To understand why the road still does not exist, you first have to understand how brutally difficult the terrain actually is. Many people imagine “jungle” as dense trees and tropical heat, but the Darién is something far more hostile and complicated than that. The region contains enormous stretches of flooded rainforest, steep mountains, rivers that shift unpredictably during heavy rains, swamp systems, thick mud capable of swallowing vehicles, nearly impenetrable vegetation, and humidity so overwhelming that clothing remains soaked almost constantly. Rain does not simply fall there occasionally. In many seasons it crashes down in enormous tropical storms capable of transforming the landscape within hours. Trails disappear beneath water. Rivers become violent. Hillsides collapse into mudslides. Even walking through certain sections can become physically exhausting beyond what most people imagine possible.

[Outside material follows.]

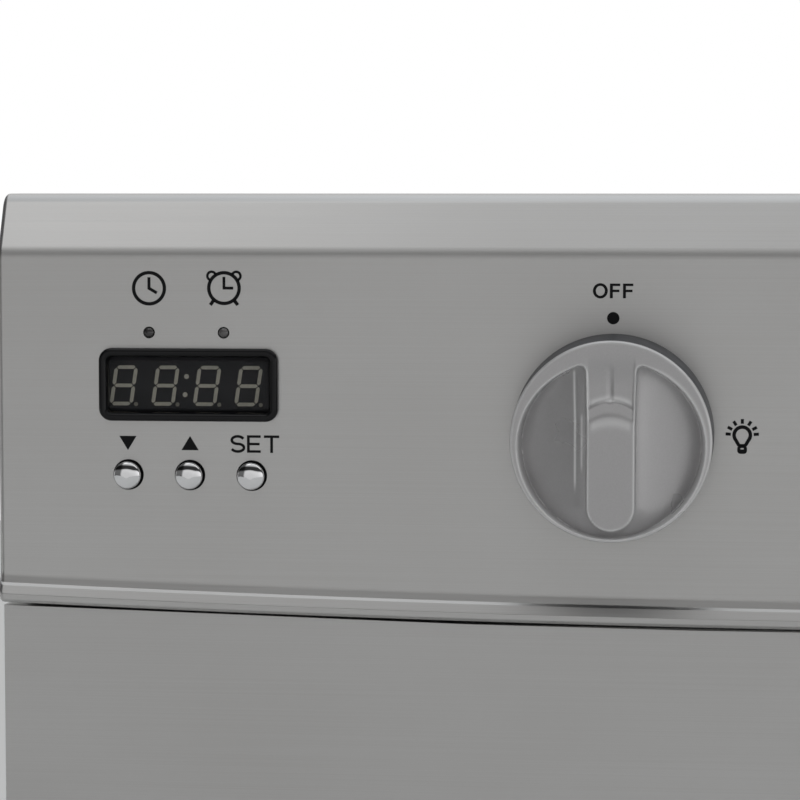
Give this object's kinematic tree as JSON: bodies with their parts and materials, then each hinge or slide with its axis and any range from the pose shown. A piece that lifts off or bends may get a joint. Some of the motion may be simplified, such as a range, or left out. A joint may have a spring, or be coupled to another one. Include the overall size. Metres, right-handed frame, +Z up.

The jungle itself seems to actively resist movement. Vines hang across paths while thorny vegetation tears at skin and clothing. Insects swarm continuously in many areas. Mosquitoes thrive in the humid environment. Heat exhaustion becomes a constant threat because the air feels heavy and suffocating beneath the rainforest canopy. Visibility shrinks dramatically once you enter dense sections of forest, making navigation difficult even during daylight. The deeper parts of the Darién can feel psychologically oppressive because the jungle closes around you in every direction while strange animal sounds echo constantly through the trees.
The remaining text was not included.